* [Brief]
Spot every line with the word "that" and return it.

* [Material provided]
-=-=-=-=-
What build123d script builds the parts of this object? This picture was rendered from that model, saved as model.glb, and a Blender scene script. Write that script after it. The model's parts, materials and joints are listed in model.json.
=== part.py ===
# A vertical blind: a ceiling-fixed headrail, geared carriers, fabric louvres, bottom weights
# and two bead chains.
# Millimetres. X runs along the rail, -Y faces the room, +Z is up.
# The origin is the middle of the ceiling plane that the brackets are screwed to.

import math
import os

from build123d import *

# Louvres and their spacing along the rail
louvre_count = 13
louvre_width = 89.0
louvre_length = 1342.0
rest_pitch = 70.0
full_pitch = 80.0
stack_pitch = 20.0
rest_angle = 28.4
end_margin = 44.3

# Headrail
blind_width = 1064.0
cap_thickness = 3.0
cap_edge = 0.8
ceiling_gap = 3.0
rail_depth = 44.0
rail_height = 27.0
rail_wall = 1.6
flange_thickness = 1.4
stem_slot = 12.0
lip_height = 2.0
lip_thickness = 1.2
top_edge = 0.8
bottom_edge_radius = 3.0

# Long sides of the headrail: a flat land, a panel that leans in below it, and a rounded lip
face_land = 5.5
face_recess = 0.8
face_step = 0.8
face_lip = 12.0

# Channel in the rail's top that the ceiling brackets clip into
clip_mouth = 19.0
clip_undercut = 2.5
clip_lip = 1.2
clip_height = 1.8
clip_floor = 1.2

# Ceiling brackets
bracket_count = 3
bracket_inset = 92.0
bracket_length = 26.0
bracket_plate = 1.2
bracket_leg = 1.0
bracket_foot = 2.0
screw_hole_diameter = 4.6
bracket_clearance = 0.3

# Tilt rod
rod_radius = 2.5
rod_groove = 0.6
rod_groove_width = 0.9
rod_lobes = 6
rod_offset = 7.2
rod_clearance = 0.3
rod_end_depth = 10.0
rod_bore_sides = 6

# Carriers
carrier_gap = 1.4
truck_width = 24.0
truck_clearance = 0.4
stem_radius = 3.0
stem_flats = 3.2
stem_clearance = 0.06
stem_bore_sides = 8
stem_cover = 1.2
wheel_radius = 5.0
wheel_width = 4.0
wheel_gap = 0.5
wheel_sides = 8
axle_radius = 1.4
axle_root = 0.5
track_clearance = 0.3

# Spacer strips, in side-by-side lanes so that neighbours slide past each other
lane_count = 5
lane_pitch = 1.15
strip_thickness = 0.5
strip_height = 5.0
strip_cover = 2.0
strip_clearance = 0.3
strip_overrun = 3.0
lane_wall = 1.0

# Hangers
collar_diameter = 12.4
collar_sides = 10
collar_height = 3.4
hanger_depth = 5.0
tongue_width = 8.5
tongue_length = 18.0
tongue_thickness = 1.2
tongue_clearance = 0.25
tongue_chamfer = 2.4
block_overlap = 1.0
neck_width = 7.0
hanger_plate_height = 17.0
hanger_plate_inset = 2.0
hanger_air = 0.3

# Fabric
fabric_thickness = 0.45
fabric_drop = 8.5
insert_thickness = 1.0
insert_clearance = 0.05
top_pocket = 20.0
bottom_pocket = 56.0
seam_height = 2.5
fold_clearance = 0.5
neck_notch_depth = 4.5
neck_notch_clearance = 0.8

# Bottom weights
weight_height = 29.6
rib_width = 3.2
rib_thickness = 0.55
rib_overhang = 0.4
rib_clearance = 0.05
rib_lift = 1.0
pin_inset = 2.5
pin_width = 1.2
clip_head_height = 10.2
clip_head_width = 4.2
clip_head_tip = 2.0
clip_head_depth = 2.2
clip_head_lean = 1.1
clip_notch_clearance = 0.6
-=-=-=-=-
* [Response to this task]
What build123d script builds the parts of this object? This picture was rendered from that model, saved as model.glb, and a Blender scene script. Write that script after it. The model's parts, materials and joints are listed in model.json.
# The origin is the middle of the ceiling plane that the brackets are screwed to.
# Long sides of the headrail: a flat land, a panel that leans in below it, and a rounded lip
# Channel in the rail's top that the ceiling brackets clip into
# Spacer strips, in side-by-side lanes so that neighbours slide past each other